Ask yourself this. Would you be comfortable knowing that your spouse or significant other was surfing the Internet to find lost ex’s? Probably not. I will admit to some natural curiosity just to see how they are doing (and yes, I’m a guy so I want to see what they look like today) but I also don’t reach out to Friend them, or try to connect without first checking with the most important relationship in my life.
Speaking of your primary relationship, it’s important to put them before technology. How often do you see two couples sitting at an intimate dinner, and both of them are on their cell phones checking their status, texting friends and surfing the web? Just like the parents who are watching their 5-inch screens instead of their kids lives happening right in front of them, there is a time to put down the phone, maybe even shut it off if you can, and focus on the present.
Comedian Louis CK in talking about a dance performance he attended to watch his kids: “Every single parent was like this [holding up their cell phone] every single parent was blocking their vision of their actual child with their phone…everybody’s watching a shitty movie of something that’s happening right in front of them…JUST LOOK AT YOUR KID! The resolution is unbelievable on your kid if you just look!” — comedian Louis CK, on HBO’s “Oh My God.”
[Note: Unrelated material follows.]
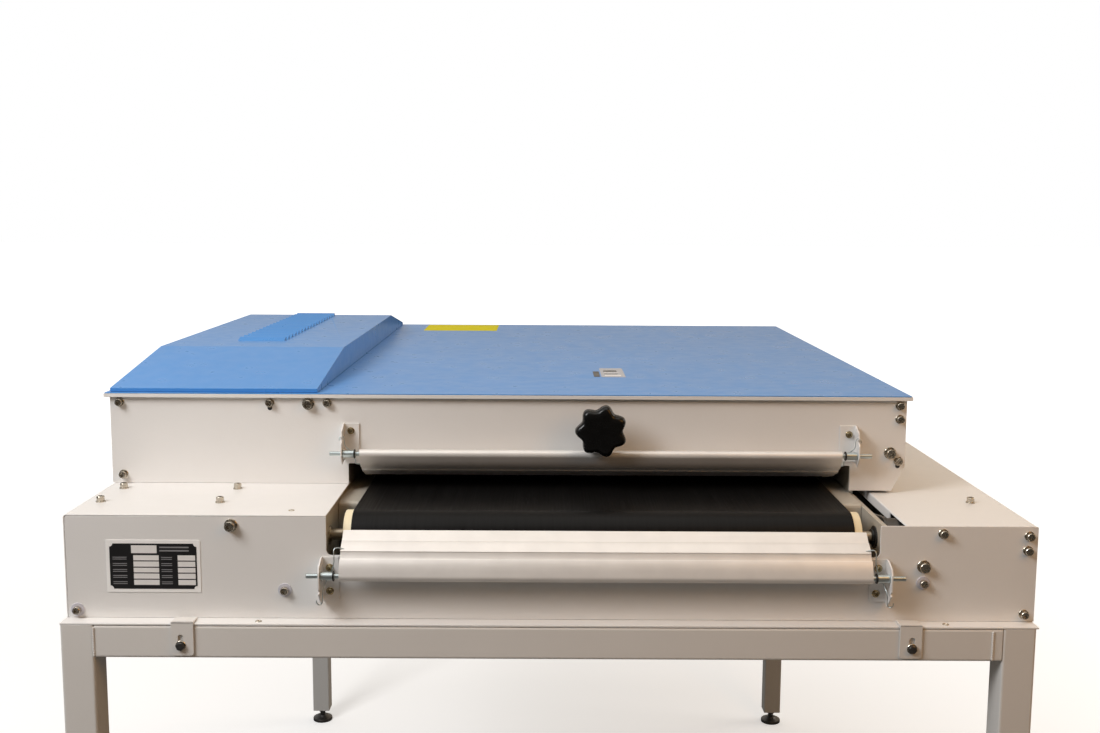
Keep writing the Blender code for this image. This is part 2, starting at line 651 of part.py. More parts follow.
def build_hood():
    """The raised cover over the electrical compartment, with pressed louvres on its flat top."""
    left, right = UPPER_LEFT, HOOD_RIGHT
    hood = as_mesh(plate("hood", [hood_outline(0.0, HOOD_BASE)], "YZ", left, right, BLUE))
    inside = as_mesh(plate("hood_inside", [hood_outline(SHEET, HOOD_BASE - 0.01)], "YZ",
                           left + SHEET, right - SHEET))
    combine(hood, inside, "DIFFERENCE")
    low = HOOD_BASE + HOOD_RISE - 0.0005
    high = low + LOUVRE_HEIGHT
    wedges = []
    for i in range(LOUVRE_ROWS):
        y = LOUVRE_FIRST_Y + i * LOUVRE_PITCH
        wedges.append([(y, low), (y + 0.016, low), (y + 0.016, high), (y + 0.013, high)])
    louvres = as_mesh(plate("hood_louvres", wedges, "YZ", LOUVRE_LEFT, LOUVRE_RIGHT))
    combine(hood, louvres, "UNION")


def build_chassis():
    """The electrical mounting plate with its contactor, transformer and relays."""
    base = LEFT_TOP + GAP
    chassis = block("electrical_chassis", (-0.620, 0.420, base), (-0.370, 1.020, base + 0.002), STEEL)
    fitted = ((-0.600, 0.450, 0.090, 0.110, 0.085), (-0.470, 0.450, 0.080, 0.080, 0.060),
              (-0.600, 0.620, 0.200, 0.090, 0.045), (-0.600, 0.780, 0.120, 0.160, 0.070))
    for i, (x, y, width, length, height) in enumerate(fitted):
        device = block(f"device_{i}", (x, y, base + 0.001), (x + width, y + length, base + height))
        combine(chassis, device, "UNION")


def build_upper_mechanism():
    roller("upper_outlet_roller", UPPER_OUTLET_Y, UPPER_AXIS_Z, ROLLER_RADIUS, ROLLER_HALF, IVORY)
    roller("upper_infeed_roller", UPPER_INFEED_Y, UPPER_AXIS_Z, ROLLER_RADIUS, ROLLER_HALF, IVORY)
    belt("upper_belt", UPPER_OUTLET_Y, UPPER_INFEED_Y, UPPER_AXIS_Z)
    floor = BELT_TOP + BELT_GAP + BELT_THICK + GAP
    block("upper_heating_plate", (-HEAT_HALF, HEAT_START, floor),
          (HEAT_HALF, HEAT_END, floor + HEAT_PLATE), ALUMINIUM)
    end, edge = ROCKER_ARM_X + ROCKER_ARM + 0.002, 0.001
    profile = [(0, end), (SHAFT_RADIUS, end), (SHAFT_RADIUS, PRESS_HALF),
               (PRESS_RADIUS - edge, PRESS_HALF), (PRESS_RADIUS, PRESS_HALF - edge),
               (PRESS_RADIUS, -PRESS_HALF + edge), (PRESS_RADIUS - edge, -PRESS_HALF),
               (SHAFT_RADIUS, -PRESS_HALF), (SHAFT_RADIUS, -end), (0, -end)]
    turned("upper_press_roller", profile, "X", (0, PRESS_Y, UPPER_PRESS_Z), SILICONE)


def build_pressure():
    """The pressure knob on its screw, the nut it moves, and the rocker with the press roller."""
    outline = []
    for i in range(KNOB_LOBES * 10):
        angle = 2 * math.pi * i / (KNOB_LOBES * 10)
        radius = KNOB_RADIUS - KNOB_HALF_DIP * (1 - math.cos(KNOB_LOBES * angle))
        turn = angle + math.radians(90 - KNOB_LEAN)
        outline.append((KNOB_X + radius * math.cos(turn), KNOB_Z + radius * math.sin(turn)))
    knob = as_mesh(plate("pressure_knob", [outline], "XZ", KNOB_FRONT, KNOB_FRONT + 0.025, BLACK,
                         pivot=(KNOB_X, KNOB_Z)))
    rounding = knob.modifiers.new("edge_round", "BEVEL")
    rounding.width = 0.004
    rounding.segments = 2
    rounding.limit_method = "ANGLE"
    rounding.angle_limit = math.radians(60)
    spindle = [(0, SPINDLE_LENGTH), (SPINDLE_RADIUS, SPINDLE_LENGTH), (SPINDLE_RADIUS, 0.044),
               (0.012, 0.042), (0.013, 0.020), (0, 0.020)]
    stem = turned("knob_spindle", spindle, "Y", (KNOB_X, KNOB_FRONT, KNOB_Z), steps=24)
    combine(knob, stem, "UNION")

    nut = rectangle(KNOB_X - 0.020, KNOB_Z - 0.012, KNOB_X + 0.020, KNOB_Z + 0.012)
    plate("pressure_nut", [nut, circle(KNOB_X, KNOB_Z, SPINDLE_RADIUS + GAP)], "XZ",
          NUT_START, NUT_END, STEEL, pivot=(KNOB_X, KNOB_Z))
    build_rocker()


def build_rocker():
    """Two arms and a cross bar on pivot pins in the side plates, carrying the press roller."""
    bar_low, bar_high = ROCKER_BAR_BOTTOM, ROCKER_BAR_TOP
    pivot = (ROCKER_PIVOT_Y, ROCKER_PIVOT_Z)
    arm = [(PRESS_Y - 0.016, UPPER_PRESS_Z - 0.012), (PRESS_Y + 0.016, UPPER_PRESS_Z - 0.012),
           (ROCKER_PIVOT_Y + 0.012, ROCKER_PIVOT_Z - 0.014), (ROCKER_PIVOT_Y + 0.012, bar_high),
           (ROCKER_PIVOT_Y + 0.004, ROCKER_PIVOT_Z + 0.012), (PRESS_Y - 0.016, bar_high)]
    hole = circle(PRESS_Y, UPPER_PRESS_Z, BEARING_HOLE, 24)
    rocker = as_mesh(plate("pressure_rocker", [arm, hole], "YZ", ROCKER_ARM_X,
                           ROCKER_ARM_X + ROCKER_ARM, STEEL, pivot=pivot))
    other = as_mesh(plate("rocker_left_arm", [arm, hole], "YZ", -ROCKER_ARM_X - ROCKER_ARM,
                          -ROCKER_ARM_X))
    bar = block("rocker_bar", (-ROCKER_ARM_X - 0.002, PRESS_Y - 0.008, bar_low),
                (ROCKER_ARM_X + 0.002, PRESS_Y + 0.008, bar_high - 0.001))
    combine(rocker, bar, "UNION")
    combine(rocker, other, "UNION")
    inside, proud = ROCKER_ARM_X + 0.002, SIDE_PLATE + 0.0005
    for side, start, end in (("left", PLATE_INNER_LEFT - proud, -inside),
                             ("right", inside, PLATE_INNER_RIGHT + proud)):
        pin = turned(f"rocker_pin_{side}", [(0, end), (ROCKER_PIN, end), (ROCKER_PIN, start),
                                            (0, start)], "X", (0, *pivot), steps=SMALL_ROUND)
        combine(rocker, pin, "UNION")


# ---------------------------------------------------------------- scrapers


def scraper_outline():
    """The extrusion's section: s runs from the shaft to the blade's tip, t is the outer side."""
    tube_radius = 0.006
    outer = [(0.0045, 0.0082), (0.0115, 0.0098), (0.0179, 0.0103), (0.0184, 0.0090),
             (0.0274, 0.0079), (0.0282, 0.0091), (0.0360, 0.0071), (0.0432, 0.0043),
             (0.0434, 0.0036), (0.0531, 0.0017), (0.0533, 0.0011)]
    tip = [(SCRAPER_REACH, 0.0), (SCRAPER_REACH, -0.0007)]
    inner = [(0.0530, -0.0004), (0.0430, 0.0015), (0.0360, 0.0042), (0.0280, 0.0062),
             (0.0180, 0.0071), (0.0100, 0.0052)]
    boss = arc((0, 0), tube_radius, 38, -250, 16)
    return boss + outer + tip + inner


def build_scraper(name, y, z, lean, mirror):
    """A scraper bar on its pivot shaft; the lean is the blade's slope from level, in degrees."""
    cos, sin = math.cos(math.radians(lean)), math.sin(math.radians(lean))
    outline = []
    for s, t in scraper_outline():
        outline.append((y + s * cos - t * sin, z + mirror * (s * sin + t * cos)))
    bar = as_mesh(plate(name, [outline], "YZ", SCRAPER_LEFT, SCRAPER_RIGHT, ALUMINIUM, pivot=(y, z)))
    radius, edge = SCRAPER_SHAFT_RADIUS, 0.0005
    left, right = SCRAPER_SHAFT_LEFT, SCRAPER_SHAFT_RIGHT
    rod = turned(name + "_shaft", [(0, right), (radius - edge, right), (radius, right - edge),
                                   (radius, left + edge), (radius - edge, left), (0, left)],
                 "X", (0, y, z), steps=SMALL_ROUND)
    combine(bar, rod, "UNION")


def build_bracket(name, side, face_y, shaft_y, shaft_z, flange_z, ear):
    """A scraper's bracket: a flange on the panel and an ear that carries the shaft."""
    outward = LEFT_EAR_X if side < 0 else RIGHT_EAR_X
    inward = outward - side * BRACKET_WIDTH
    joined = outward - side * BRACKET_THICK / 2
    low_x, high_x = min(joined, inward), max(joined, inward)
    back, front = face_y - GAP, face_y - GAP - BRACKET_THICK
    bracket = block(name, (low_x, front, flange_z[0]), (high_x, back, flange_z[1]), CREAM)
    ear_low = min(outward, outward - side * BRACKET_THICK)
    hole = circle(shaft_y, shaft_z, SCRAPER_SHAFT_RADIUS + GAP)
    cheek = as_mesh(plate(name + "_ear", [ear, hole], "YZ", ear_low, ear_low + BRACKET_THICK))
    combine(bracket, cheek, "UNION")


def build_scrapers():
    build_scraper("lower_scraper_bar", LOWER_SCRAPER_Y, LOWER_SCRAPER_Z, LOWER_SCRAPER_LEAN, 1)
    build_scraper("upper_scraper_bar", UPPER_SCRAPER_Y, UPPER_SCRAPER_Z, UPPER_SCRAPER_LEAN, -1)
    lower_ear = [(-0.0008, 0.080), (-0.010, 0.080), (-0.024, 0.074), (-0.028, 0.067),
                 (-0.028, 0.047), (-0.025, 0.044), (-0.027, 0.041), (-0.010, 0.023), (-0.0008, 0.027)]
    upper = UPPER_FRONT
    upper_ear = [(upper - 0.0008, 0.212), (upper - 0.006, 0.212), (upper - 0.022, 0.205),
                 (upper - 0.024, 0.197), (upper - 0.021, 0.194), (upper - 0.028, 0.189),
                 (upper - 0.029, 0.172), (upper - 0.020, 0.160), (upper - 0.012, 0.163),
                 (upper - 0.0008, 0.163)]
    for word, side in (("left", -1), ("right", 1)):
        build_bracket(f"lower_scraper_bracket_{word}", side, 0.0, LOWER_SCRAPER_Y, LOWER_SCRAPER_Z,
                      (0.0275, 0.0795), lower_ear)
        build_bracket(f"upper_scraper_bracket_{word}", side, upper, UPPER_SCRAPER_Y, UPPER_SCRAPER_Z,
                      (0.1635, 0.2115), upper_ear)


# ---------------------------------------------------------------- controls


def push_button(name, x, z, face, radius, length, standoff, stem, material):
    """A button: its cap stands off the face by its travel and a little more."""
    cap = standoff + length
    edge = min(0.0015, length / 4)
    profile = [(0, cap), (radius - edge, cap), (radius, cap - edge), (radius, standoff),
               (stem, standoff), (stem, -0.012), (0, -0.012)]
    turned(name, profile, "Y", (x, face, z), material, steps=24)


def build_controls():
    x, z = SPEED_DIAL
    holes = [circle(bx, bz, BUTTON_STEM + 0.001) for bx, bz in (START_BUTTON, STOP_BUTTON)]
    outline = rounded([(-0.625, 0.142, 0.004), (-0.355, 0.142, 0.004), (-0.355, 0.238, 0.004),
                       (-0.625, 0.238, 0.004)])
    plate("control_panel", [outline] + holes, "XZ", UPPER_REAR + GAP, CONTROL_REAR, ALUMINIUM)
    push_button("start_button", *START_BUTTON, CONTROL_REAR, 0.011, 0.007, 0.004, BUTTON_STEM, GREEN)
    push_button("stop_button", *STOP_BUTTON, CONTROL_REAR, 0.011, 0.007, 0.004, BUTTON_STEM, RED)

    dial = turned("speed_dial", [(0, 0.018), (0.0105, 0.018), (0.012, 0.0165), (0.013, 0.003),
                                 (0.016, 0.002), (0.016, GAP), (0, GAP)],
                  "Y", (x, CONTROL_REAR, z), BLACK, steps=24)
    pointer = block("dial_pointer", (x - 0.0011, CONTROL_REAR + 0.004, z - 0.001),
                    (x + 0.0011, CONTROL_REAR + 0.019, z + 0.0128))
    combine(dial, pointer, "UNION")

    face = LOWER_LENGTH
    x, z, hole = INFEED_STOP
    push_button("emergency_stop", x, z, face, 0.018, 0.015, 0.007, hole - 0.001, RED)

    x, z, hole = INFEED_SWITCH
    switch = turned("power_switch", [(0, 0.012), (0.019, 0.012), (0.020, 0.011), (0.020, GAP),
                                     (hole - 0.001, GAP), (hole - 0.001, -0.012), (0, -0.012)],
                    "Y", (x, face, z), BLACK, steps=24)
    grip = block("switch_grip", (x - 0.005, face + 0.010, z - 0.018),
                 (x + 0.005, INFEED_OUTERMOST, z + 0.018))
    combine(switch, grip, "UNION")

    x, z, hole = INFEED_GLAND
    body, bore = hole - GAP, 0.004
    profile = [(bore + 0.003, 0.022), (0.010, 0.020), (0.011, 0.006), (0.012, 0.006), (0.012, GAP),
               (body, GAP), (body, -0.012), (bore, -0.012), (bore, 0.022)]
    turned("cable_gland", profile, "Y", (x, face, z), BLACK, steps=SMALL_ROUND)


build_stand()
build_lower_housing()
build_lower_mechanism()
build_drive()
build_upper_housing()
build_upper_mechanism()
build_pressure()
build_scrapers()
build_controls()
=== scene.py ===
"""Visual model of the belt fusing press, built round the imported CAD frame.

Machine coordinates, as in the CAD source: X from the belts' centre, Y from the outlet panel's
face towards the infeed end, Z from the stand's top. All sizes are in metres.
"""

import json
import math

import bmesh
import bpy
from mathutils import Matrix, Vector


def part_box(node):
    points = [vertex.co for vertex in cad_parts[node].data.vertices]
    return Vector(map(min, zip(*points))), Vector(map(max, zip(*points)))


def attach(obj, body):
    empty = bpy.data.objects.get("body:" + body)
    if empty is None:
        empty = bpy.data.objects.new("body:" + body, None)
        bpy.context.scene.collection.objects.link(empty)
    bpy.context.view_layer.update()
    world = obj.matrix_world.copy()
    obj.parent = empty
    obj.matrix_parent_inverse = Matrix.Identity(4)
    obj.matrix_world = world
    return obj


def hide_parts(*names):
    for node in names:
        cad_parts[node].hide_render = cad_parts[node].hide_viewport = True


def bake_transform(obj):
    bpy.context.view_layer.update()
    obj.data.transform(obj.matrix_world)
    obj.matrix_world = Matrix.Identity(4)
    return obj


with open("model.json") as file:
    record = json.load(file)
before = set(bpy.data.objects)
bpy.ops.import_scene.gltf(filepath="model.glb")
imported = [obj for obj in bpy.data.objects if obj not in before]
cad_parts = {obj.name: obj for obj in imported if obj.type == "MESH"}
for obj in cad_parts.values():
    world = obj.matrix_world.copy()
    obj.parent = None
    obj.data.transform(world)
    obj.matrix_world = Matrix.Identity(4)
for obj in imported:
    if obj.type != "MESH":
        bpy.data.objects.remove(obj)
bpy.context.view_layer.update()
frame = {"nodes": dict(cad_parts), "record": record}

RECORD = frame["record"]
BODY_OF = {node: body for body, nodes in RECORD["behaviour"]["bodies"].items() for node in nodes}
SLOT_OF = {part["node"]: part["material_slot"] for part in RECORD["subparts"]}


def machine_origin():
    low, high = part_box("lower_belt")
    return Vector(((low.x + high.x) / 2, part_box("outlet_panel")[0].y,
                   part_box("stand_rail_outlet")[1].z))


ORIGIN = machine_origin()


def at(x, y, z):
    """A point given in machine coordinates, in the row frame."""
    return ORIGIN + Vector((x, y, z))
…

In a study by Dr. Sam Roberts at the University of Chester in England, he found that people were happier and laughed 50% more when they interacted with their friends in real life, versus social networks (Zuckerberg 114). Another study, in 2006, a team of shrinks found that couples who had a TV in their bedrooms had on average, half as much sex as couples who didn’t — having an iPad or smart phone is the same thing, but, as Zuckerberg notes, with a few million more channels (115).
The rule remains the same – be in the moment. If you’re with your kids, be with your kids. If you’re with your spouse or significant other, be there with them. If an old flame finds you on the Internet, treat it as you would if they’d found you at the mall. Treat others as you want to be treated.
Zuckerberg, Randi. Dot Complicated: Untangling Our Wired Lives. New York: HarperCollins Limited, 2013. Print.